-- Task instructions --
Lines containing the string "caption" are to be collected in full.

>>>

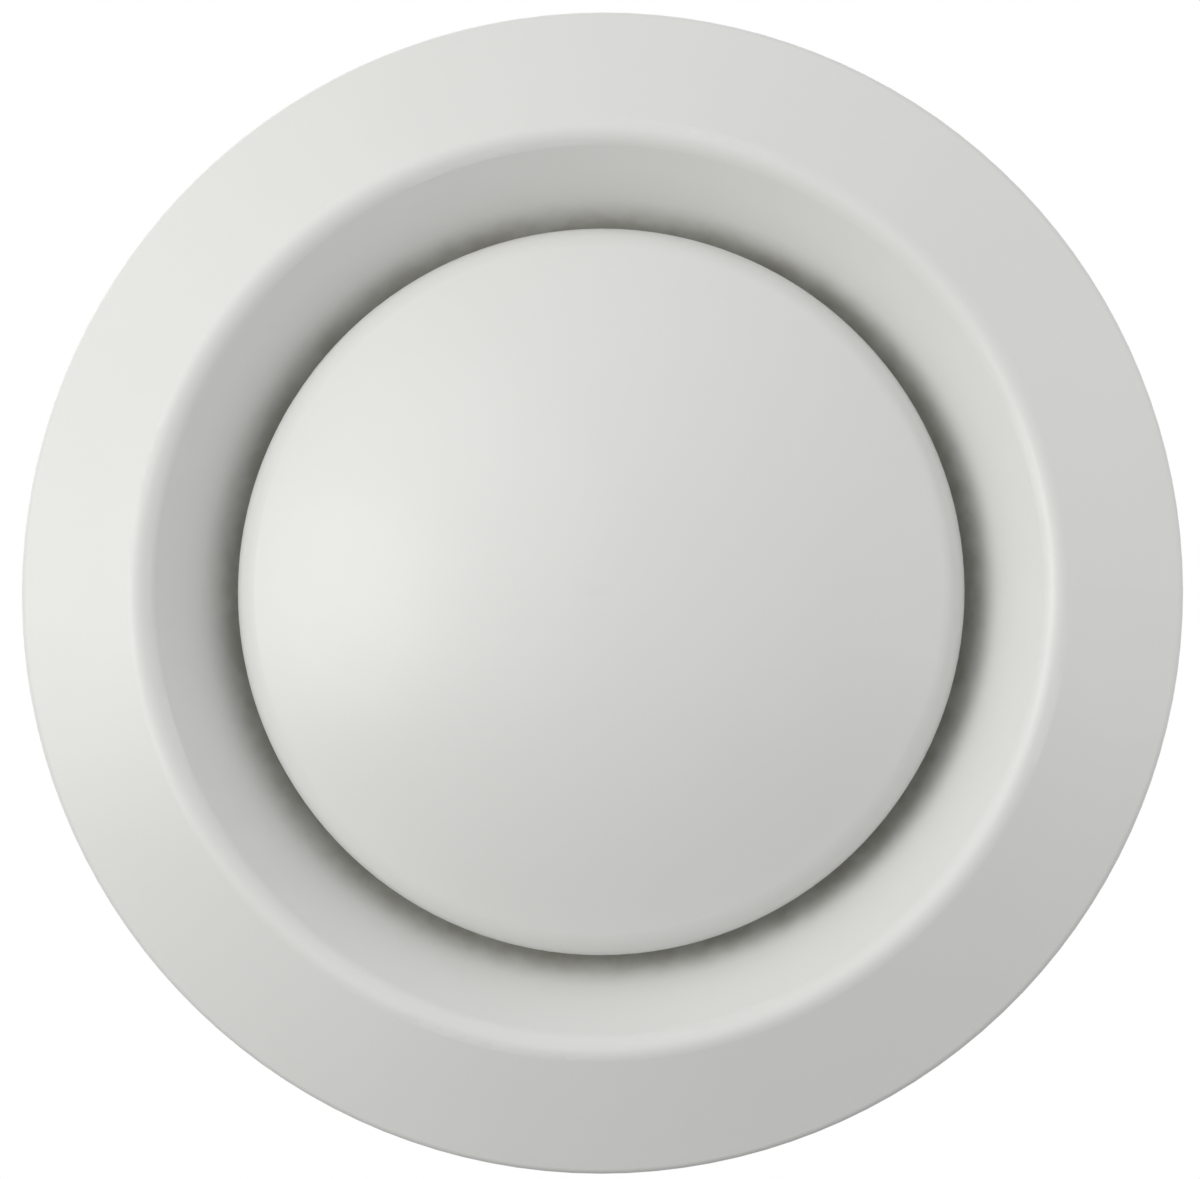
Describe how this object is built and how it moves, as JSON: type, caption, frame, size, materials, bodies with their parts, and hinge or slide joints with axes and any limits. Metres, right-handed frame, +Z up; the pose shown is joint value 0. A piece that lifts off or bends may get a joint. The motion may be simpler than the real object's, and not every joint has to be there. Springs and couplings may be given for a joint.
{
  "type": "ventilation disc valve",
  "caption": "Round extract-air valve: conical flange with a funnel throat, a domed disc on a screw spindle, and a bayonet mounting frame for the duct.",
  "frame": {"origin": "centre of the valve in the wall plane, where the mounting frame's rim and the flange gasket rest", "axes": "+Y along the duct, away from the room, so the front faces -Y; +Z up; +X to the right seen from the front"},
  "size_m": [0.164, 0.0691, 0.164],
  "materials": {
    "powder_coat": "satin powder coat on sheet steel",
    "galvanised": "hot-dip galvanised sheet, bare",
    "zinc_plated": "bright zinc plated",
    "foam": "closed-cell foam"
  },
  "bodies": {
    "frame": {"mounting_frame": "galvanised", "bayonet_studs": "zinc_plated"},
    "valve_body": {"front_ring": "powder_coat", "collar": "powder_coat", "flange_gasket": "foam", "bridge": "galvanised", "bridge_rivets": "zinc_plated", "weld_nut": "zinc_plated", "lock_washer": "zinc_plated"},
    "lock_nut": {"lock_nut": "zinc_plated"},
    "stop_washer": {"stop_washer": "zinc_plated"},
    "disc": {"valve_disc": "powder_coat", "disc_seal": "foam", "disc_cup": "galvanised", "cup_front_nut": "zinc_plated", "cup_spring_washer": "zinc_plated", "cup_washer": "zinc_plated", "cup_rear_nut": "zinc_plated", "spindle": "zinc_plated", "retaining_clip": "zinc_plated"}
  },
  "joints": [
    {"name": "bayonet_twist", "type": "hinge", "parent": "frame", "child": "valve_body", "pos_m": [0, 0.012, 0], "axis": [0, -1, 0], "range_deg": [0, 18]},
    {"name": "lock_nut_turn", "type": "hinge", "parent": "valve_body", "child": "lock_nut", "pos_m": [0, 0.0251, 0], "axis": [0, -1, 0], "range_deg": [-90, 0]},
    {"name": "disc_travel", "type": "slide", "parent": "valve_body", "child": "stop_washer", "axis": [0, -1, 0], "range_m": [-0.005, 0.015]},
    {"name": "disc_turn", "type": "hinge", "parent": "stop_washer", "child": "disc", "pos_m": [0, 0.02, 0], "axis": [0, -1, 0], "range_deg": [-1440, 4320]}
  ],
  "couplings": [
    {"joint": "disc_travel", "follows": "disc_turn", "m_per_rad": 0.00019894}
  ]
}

<<<

-- Result for this exercise --
Describe how this object is built and how it moves, as JSON: type, caption, frame, size, materials, bodies with their parts, and hinge or slide joints with axes and any limits. Metres, right-handed frame, +Z up; the pose shown is joint value 0. A piece that lifts off or bends may get a joint. The motion may be simpler than the real object's, and not every joint has to be there. Springs and couplings may be given for a joint.
  "caption": "Round extract-air valve: conical flange with a funnel throat, a domed disc on a screw spindle, and a bayonet mounting frame for the duct.",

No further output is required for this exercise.